Unfortunately sun50i-h6 doesn't have it.
>
> > (I have thought a workaround that only maps the current accessible
> > 64KiB with the MMU, and when accessing the non-accessible part,
> > catch the page fault and re-setup the map to the new 64KiB page.
> > But
> > surely it will kill the performance.)
>
> The implementation might be non-trivial, as well.
It might be possible for set up a hypervisor to do it. (Although it's
surely an abuse of the HYP/EL2 mode)
>
> > [tango is] still less quirky than Allwinner H6 PCIe. It's only a
> > config/MMIO mux on tango; however on H6 PCIe both config space and
> > MMIO space are splitted to many pages. So on H6 if no solution is
> > worked out, it will not be unreliable -- it will be unusable
> > instead.
>
> I have only limited experience, but it seems that many useful PCIe
> adapters require only very little mem address space.
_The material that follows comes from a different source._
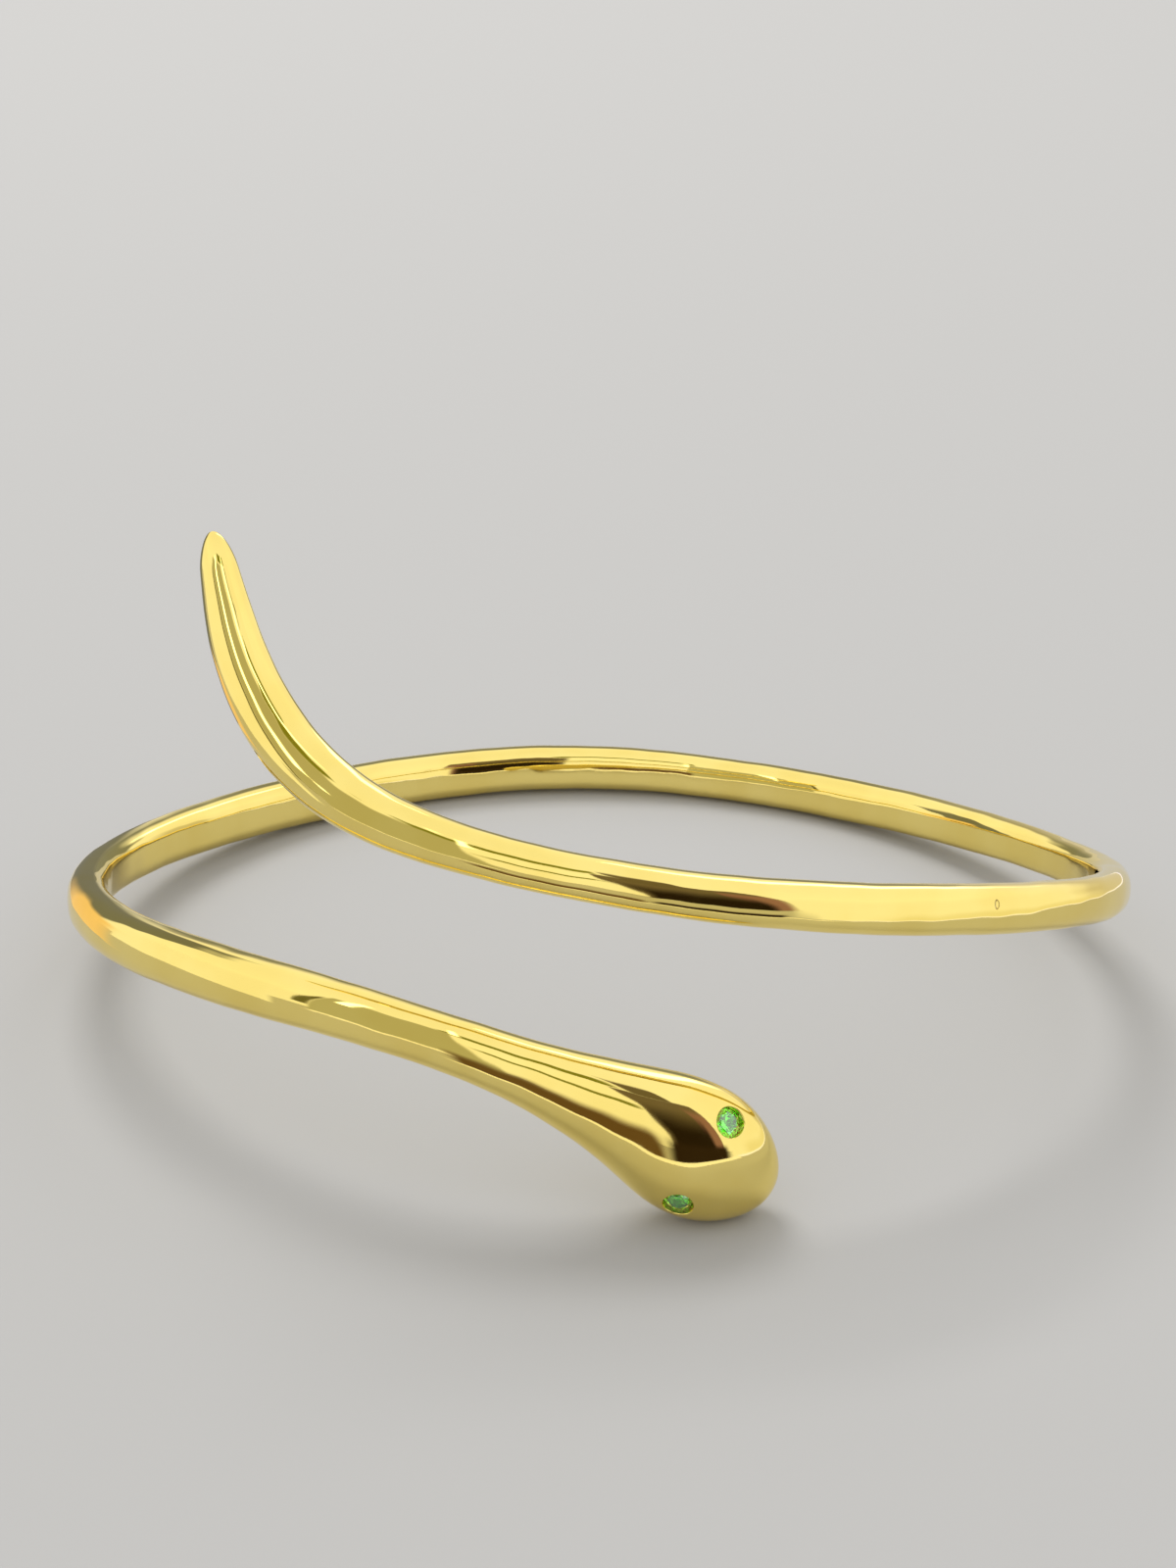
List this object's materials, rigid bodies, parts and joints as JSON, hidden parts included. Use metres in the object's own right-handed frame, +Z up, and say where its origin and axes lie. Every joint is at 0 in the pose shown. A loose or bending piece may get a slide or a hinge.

But there's also many that require bigger memory address space than
64K.
e.g. the Atheros AR9462 802.11n adapter needs 512K non-prefetchable
memory.
>
> For example, the USB3 PCIe adapter I tested my implementation with
> requires only 8 KB.
>
> 01:00.0 USB controller: Renesas Technology Corp. uPD720201 USB 3.0
> Host Controller (rev 03) (prog-if 30 [XHCI])
> Flags: fast devsel
> Memory at 50400000 (64-bit, non-prefetchable) [size=8K]
> Capabilities: [50] Power Management version 3
> Capabilities: [70] MSI: Enable- Count=1/8 Maskable- 64bit+
> Capabilities: [90] MSI-X: Enable- Count=8 Masked-
> Capabilities: [a0] Express Endpoint, MSI 00
> Capabilities: [100] Advanced Error Reporting
> Capabilities: [150] Latency Tolerance Reporting
>
>
> Same thing for the following WiFi adapter.
>
> 01:00.0 Network controller: Intel Corporation Wireless 7260 (rev bb)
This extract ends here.